NOTE 18 — SUBSEQUENT EVENTS

Subsequent to the end of our first quarter, on September 10, 2018, we acquired Nudura Corporation, a manufacturer and distributor of insulated concrete forms in North America.  The company, which is based in Ontario, Canada, has annual net sales of approximately $40.0 million, and will be included in our specialty reportable segment.  

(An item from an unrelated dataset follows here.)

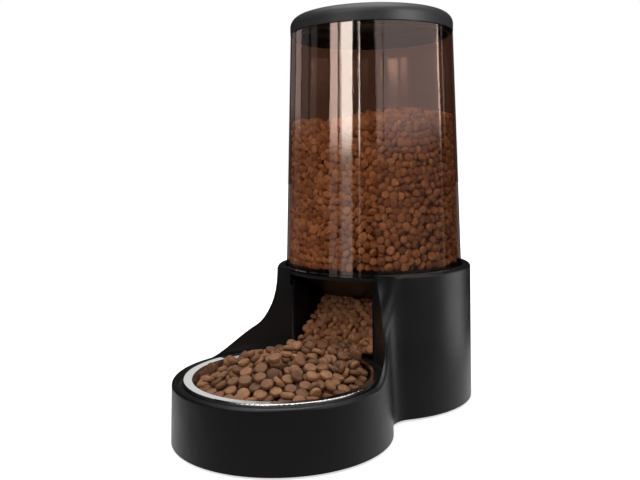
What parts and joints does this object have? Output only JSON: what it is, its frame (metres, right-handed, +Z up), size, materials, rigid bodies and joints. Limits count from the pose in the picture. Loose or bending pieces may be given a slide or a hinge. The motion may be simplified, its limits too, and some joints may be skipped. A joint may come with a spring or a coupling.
{
  "type": "automatic pet feeder",
  "caption": "Gravity-fed dry food feeder: round black base with a swept front, smoked clear tank with a domed lid, and a lift-out steel bowl, shown filled with food.",
  "frame": {"origin": "on the floor under the middle of the footprint, level with the underside of the rubber feet", "axes": "+Z up, -Y towards the bowl, +X to the right when facing the bowl's side from the back"},
  "size_m": [0.203, 0.3556, 0.3909],
  "materials": {
    "black_abs": "satin moulded",
    "smoked_clear": "glossy smoke-brown transparent",
    "stainless_steel": "polished",
    "zinc_screw": "zinc plated",
    "silicone": "soft matte",
    "foot_rubber": "matte",
    "dry_food": "dry, matte, brown"
  },
  "bodies": {
    "base": {"base_shell": "black_abs", "bottom_cover": "black_abs", "cover_screws": "zinc_screw", "hopper_seat": "black_abs", "seat_screws": "zinc_screw", "chute_tray": "black_abs", "chute_screws": "zinc_screw", "food_on_chute": "dry_food", "foot_rear_left": "foot_rubber", "foot_rear_middle": "foot_rubber", "foot_rear_right": "foot_rubber", "foot_front_left": "foot_rubber", "foot_front_middle": "foot_rubber", "foot_front_right": "foot_rubber"},
    "bowl": {"steel_bowl": "stainless_steel", "food_in_bowl": "dry_food"},
    "tank": {"tank": "smoked_clear", "food_in_tank": "dry_food"},
    "lid": {"lid_cap": "black_abs", "lid_plug": "black_abs", "lid_seal": "silicone"}
  },
  "joints": [
    {"name": "bowl_lift", "type": "slide", "parent": "base", "child": "bowl", "axis": [0, 0, 1], "range_m": [0, 0.05]},
    {"name": "tank_lift", "type": "slide", "parent": "base", "child": "tank", "axis": [0, 0, 1], "range_m": [0, 0.06]},
    {"name": "lid_lift", "type": "slide", "parent": "tank", "child": "lid", "axis": [0, 0, 1], "range_m": [0, 0.06]}
  ]
}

Subsequent to the end of the current quarter, on September 25, 2018, we issued a notice of redemption for all $205.0 million aggregate principal amount of our outstanding 2.25% Convertible Senior Notes due 2020 (the “Convertible Notes”) on November 27, 2018 (the “Redemption Date”).  The redemption price for the Convertible Notes is equal to 100% of the principal amount of the Convertible Notes to be redeemed plus accrued and unpaid interest until, but excluding, the Redemption Date.  As a result of the issuance of the notice of redemption, the Convertible Notes are convertible at any time prior to the close of business on November 26, 2018.  The current conversion rate is 19.185116 shares of RPM common stock per $1,000 original principal amount of the Convertible Notes, which is equivalent to a conversion price of approximately $52.12 per share (subject to adjustment in accordance with the terms of the Indenture).  In accordance with the provisions of the indenture for the Convertible Notes, we have elected to settle any Convertible Notes surrendered for conversion through a combination settlement of cash and shares of RPM common stock.

As of October 1, 2018, we have repurchased 689,640 shares of RPM common stock since August 31, 2018, at a cost of approximately $46.4 million, or an average cost of $67.26 per share, under the stock repurchase program described in Note 11.